Childe, V. Gordon

Childe, V. Gordon

▪ British historian and archaeologist
in full  Vere Gordon Childe 
born April 14, 1892, Sydney, N.S.W., Australia
died Oct. 19, 1957, Mount Victoria, N.S.W.

      Australian-born British historian, linguist, and archaeologist whose study of European prehistory of the 2nd and 3rd millennia BC sought to evaluate the relationship between Europe and the Middle East and to examine the structure and character of the preliterate cultures of the Western world in antiquity. He also directed the excavations at the important Neolithic (Neolithic Period) site Skara Brae in Scotland's Orkney Islands.

      Childe was professor of prehistoric archaeology at the University of Edinburgh (1927–46) and then director of the Institute of Archaeology, University of London, until 1956. In many publications he presented a synthesis of knowledge covering a vast and complex field in an authoritative and unique manner. His works include The Dawn of European Civilization, 6th ed. (2003; originally published in 1925), and The Danube in Prehistory (1929), both classics of European prehistory. His books that are aimed at a general readership include Man Makes Himself, 4th ed. (2003; originally printed in 1936), an exposition of the parallel evolution of society and technology, and What Happened in History (1942), an introduction to prehistoric archaeology.

      Childe's scholarship invoked the materialist (Materialism) perspectives of Marxism.

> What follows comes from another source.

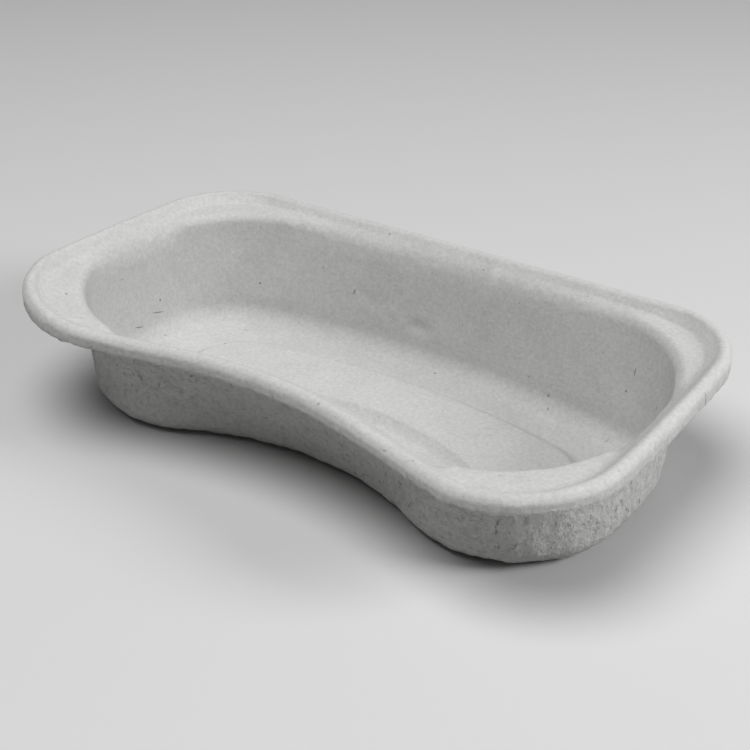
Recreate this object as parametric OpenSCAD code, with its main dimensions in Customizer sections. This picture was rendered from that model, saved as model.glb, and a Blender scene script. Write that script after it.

His insistence on an international, comparative, and materialist approach to culture change was highly influential in both archaeology and cultural anthropology. Childe also became one of the first scholars to describe the transition from hunting and gathering (hunting and gathering culture) to agriculture (agriculture, origins of). To decouple his theories from the implicit racism of earlier, unilineal perspectives of cultural evolution, he dubbed this transition the agricultural revolution, also known as the Neolithic revolution. Childe also coined the term urban revolution to denote the shift from small, village-based societies to those with towns and cities. Both terms have retained their currency in archaeology.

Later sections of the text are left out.